The result of this is that if we share content to websites we have to see whether they have an AI learning clause. Usually these clauses are opt out rather than opt in. If you are not attentive your content will be hoovered up, and eventually regurgitated by AI.

The problem isn’t that AI models are being fed. The problem is that AI models are being fed without our consent, and without us benefiting from what we have personally contributed.

I’m writing about it today because of [this article](https://arstechnica.com/information-technology/2024/05/stack-overflow-users-sabotage-their-posts-after-openai-deal/). It makes sense for us to remove our content from such sites. Not only was Eyeem bought by a company that wants to use photos to teach an AI model but it wants to charge users for using the site that will expoit their intellectual property. The same is true of WordPress. You will pay for these features and we will ingest your content into our model and then we will monetise it.
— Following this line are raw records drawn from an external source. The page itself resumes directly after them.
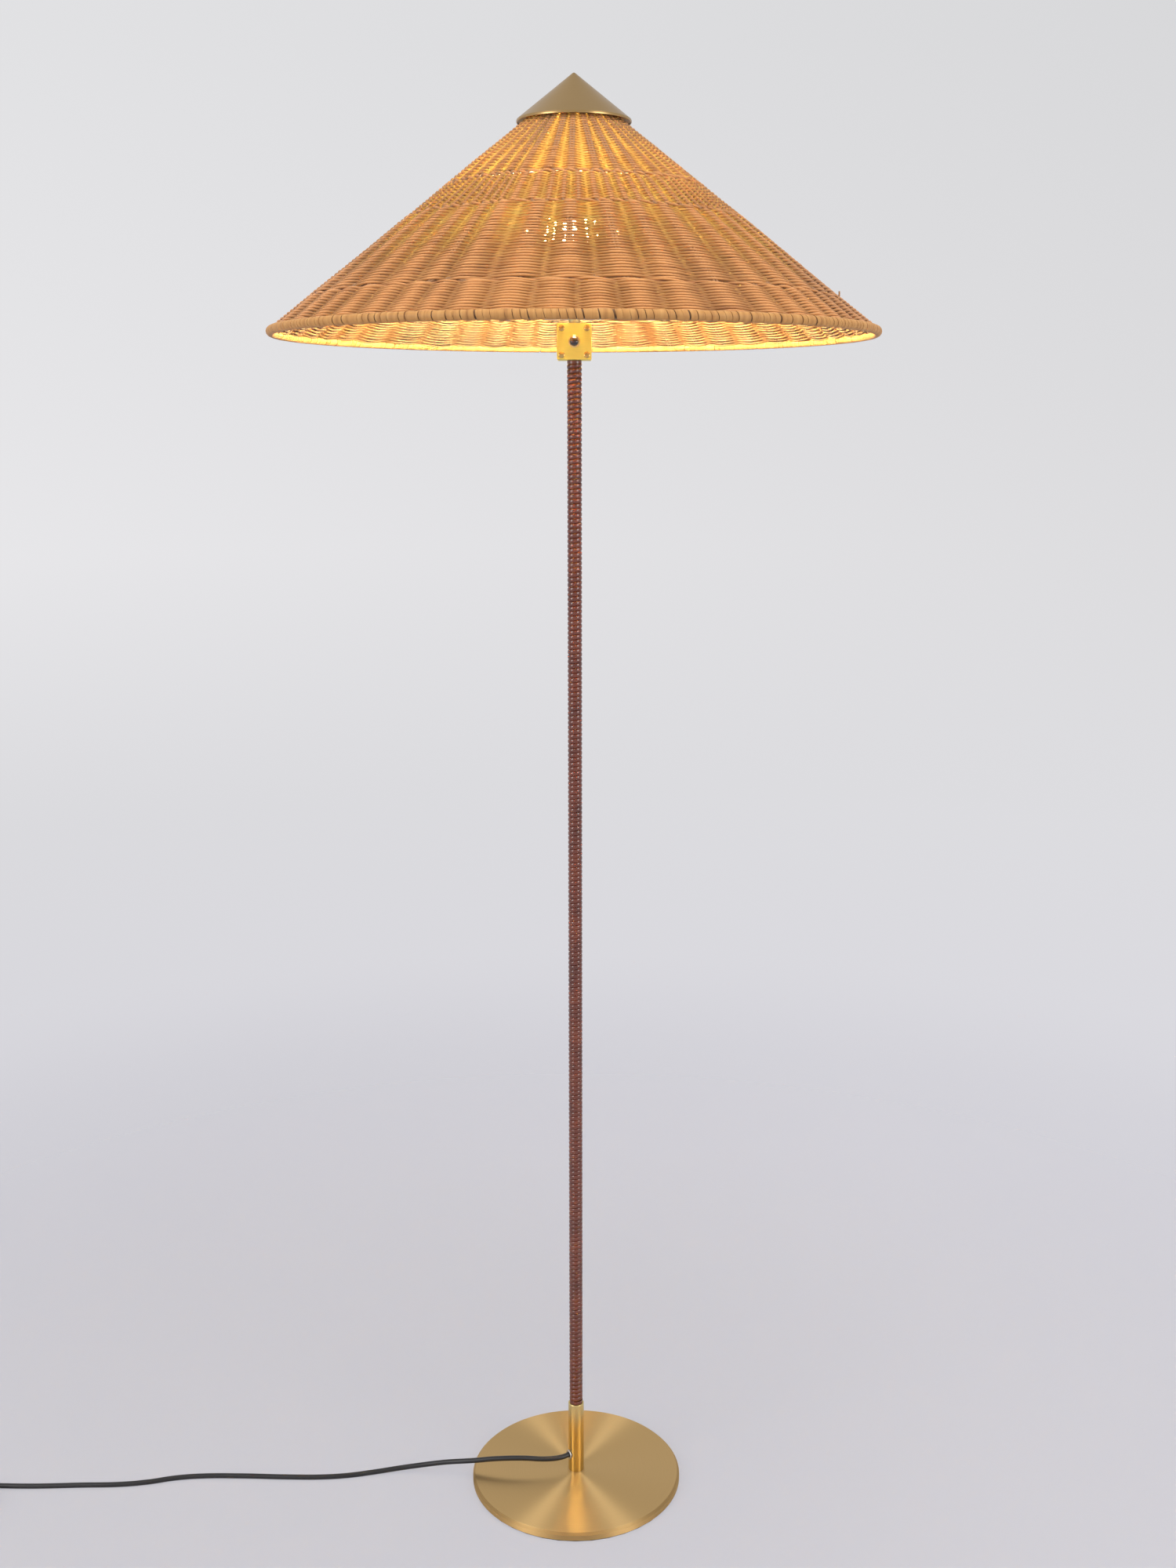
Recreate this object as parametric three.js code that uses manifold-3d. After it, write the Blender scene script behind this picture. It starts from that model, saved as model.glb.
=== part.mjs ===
// Rattan floor lamp: a turned brass base, a stem laced with leather, a push switch in a small brass box,
// and a cone of woven cane that hangs on a wire harp round the bulb, held down by a brass cone on top.
// Millimetres, +Z up. The origin is on the floor under the middle of the base, and the switch faces -Y.
import * as THREE from "three";
import { mergeVertices } from "three/addons/utils/BufferGeometryUtils.js";
import Module from "manifold-3d";

const wasm = await Module();
wasm.setup();

// Clearances that every seat and every fit uses
const seatGap = 0.1;
const fitGap = 0.3;
const cutOver = 1;
const weldDistance = 0.001;

// Base: a steel disc plated in brass, on a thin rubber pad, with a nut in a recess underneath
const baseDiameter = 234.8;
const baseThickness = 8.7;
const baseChamfer = 2.6;
const baseEdgeBreak = 0.6;
const padThickness = 1.2;
const padInset = 1.5;
const recessDiameter = 44;
const recessDepth = 5;
const baseWasherDiameter = 26;
const baseWasherThickness = 1.2;
const baseNutAcross = 14;
const baseNutHeight = 2.8;
const baseNippleLength = 24;
const baseNippleWall = 1.4;

// Stem: a brass tube, with a plain ferrule at its foot and leather lace wound on the rest
const stemDiameter = 11.8;
const stemWall = 1.2;
const ferruleDiameter = 17.5;
const ferruleHeight = 83.7;
const ferruleBreak = 0.8;
const wrapLength = 1143;
const laceThickness = 1.2;
const laceGroove = 0.45;
const laceTurns = 168;
const lacePoints = 8;
const stemNutAcross = 17;
const stemNutHeight = 2.4;
const nutProud = 0.4;

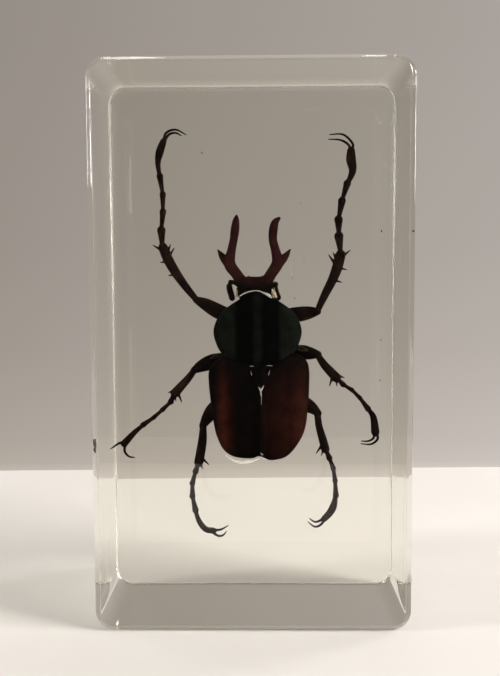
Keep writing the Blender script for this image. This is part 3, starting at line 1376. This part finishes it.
# %% Joint skin
skin_finish, tree, shader, output = new_finish("joint_skin")
shader.inputs["IOR"].default_value = CUTICLE_STEP
shader.inputs["Roughness"].default_value = 0.5
mottle = speckle(tree, 0.35, 4)
tones = two_tone(tree, mottle, (0.028, 0.025, 0.015), (0.125, 0.112, 0.072), 0.35, 0.7)
join(tree, tones, shader.inputs["Base Color"])
skin = bmesh.new()
add_limb(skin, [(-5.6, -0.05, 34.75, 0.3), (-4.9, 0.05, 35.05, 0.6), (-4.2, 0.2, 35.2, 0.5)], 0.4, 12)
add_limb(skin, [(6.0, 0.1, 36.05, 0.4), (6.8, -0.05, 35.95, 0.7), (7.5, -0.15, 35.7, 0.3)], 0.4, 12)
finish_piece(skin, "joint_skin_patches", skin_finish)

# %% [markdown]
# ## Flaws in the resin
# A few specks of dust hang in the resin. They are balls pulled out of round by a random stretch.
# The random numbers start from a fixed seed, so the specks come out the same each time.

# %% Specks
random.seed(7)
SPECKS = [
    (-6.5, -3, 62.1), (5.7, -3, 42.9), (6.5, -4, 55.4),
    (17.2, -3, 37.3), (17.2, -2, 31.8), (17.6, 1, 51.9),
]
SPECK_SMALLEST, SPECK_LARGEST = 0.06, 0.16

speck_finish, tree, shader, output = new_finish("dust_speck")
shader.inputs["Roughness"].default_value = 0.8
tones = two_tone(tree, speckle(tree, 0.1), (0.02, 0.017, 0.013), (0.10, 0.08, 0.06))
join(tree, tones, shader.inputs["Base Color"])
specks = bmesh.new()
for place in SPECKS:
    stretch = [random.uniform(SPECK_SMALLEST, SPECK_LARGEST) for _ in range(3)]
    shape = Matrix.Translation(place) @ Matrix.Diagonal((*stretch, 1))
    bmesh.ops.create_icosphere(specks, subdivisions=2, radius=1, matrix=shape)
finish_piece(specks, "dust_specks", speck_finish)

# %% [markdown]
# Beside the right horn are two short pale marks, most likely a hair of trapped air. They are limbs
# as thin as a thread.

# %% Scratch
scratch = bmesh.new()
add_limb(scratch, [(5.0, -5, 47.1, 0.03), (5.15, -5, 46.3, 0.05), (5.3, -5, 45.35, 0.12)], 0.4, 8)
add_limb(scratch, [(6.6, -5, 47.6, 0.03), (7.1, -5, 48.1, 0.04)], 0.4, 8)
finish_piece(scratch, "resin_scratch", film_finish)
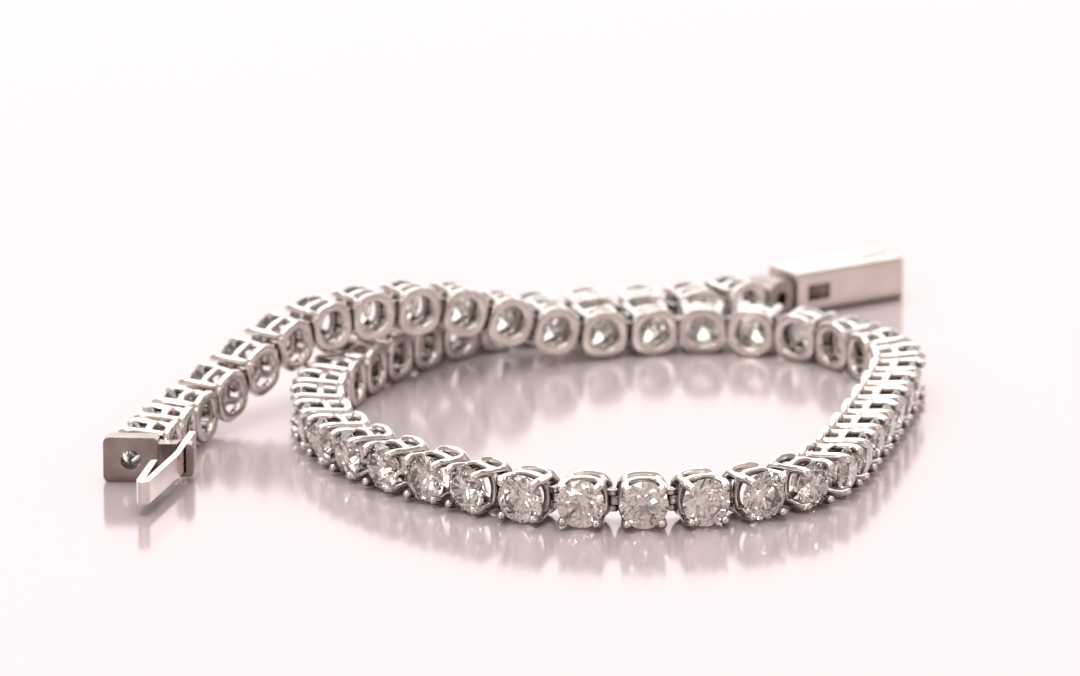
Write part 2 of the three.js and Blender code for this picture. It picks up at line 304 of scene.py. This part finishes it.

They’re being paid twice. First by the people they’re abusing, and a second time by the people who want to use AI generated content. We can opt out, but we’re at a stage where we would have to opt out of being online. Every site is training AI models on us.

## The Case For Self-Hosting

I would have written this post earlier but I had broken Linux yet again and had to migrate from the install I damaged to a tidy one. In the process I was able to migrate Immich from one card to the next using grsync.

I am improving. In the past if something broke I would have just started from scratch. This time I copied some files from one card to the other, and I migrated other data using grsync.

The most reliable of feeding “our own” AI models is to self-host on Immich, Nextcloud and Photoprism just to use three examples.

We could even two lighter instances of LLMs but that’s more geeky and more involved. With Immich, Nextcloud and Photoprism we can keep doing things the habitual way.

## And Finally.

If Facebook, Twitter, Reddit and others gave back to their community members, rather than to shareholders there would be less of a backlash. As I have said since 2006 or 2007, online communities have value because of their users, and users should get something back from those that want to monetise the communities.

At the time I said “think of ROI for the users, not just PR firms and investors”. Two decades later the same problem is still around.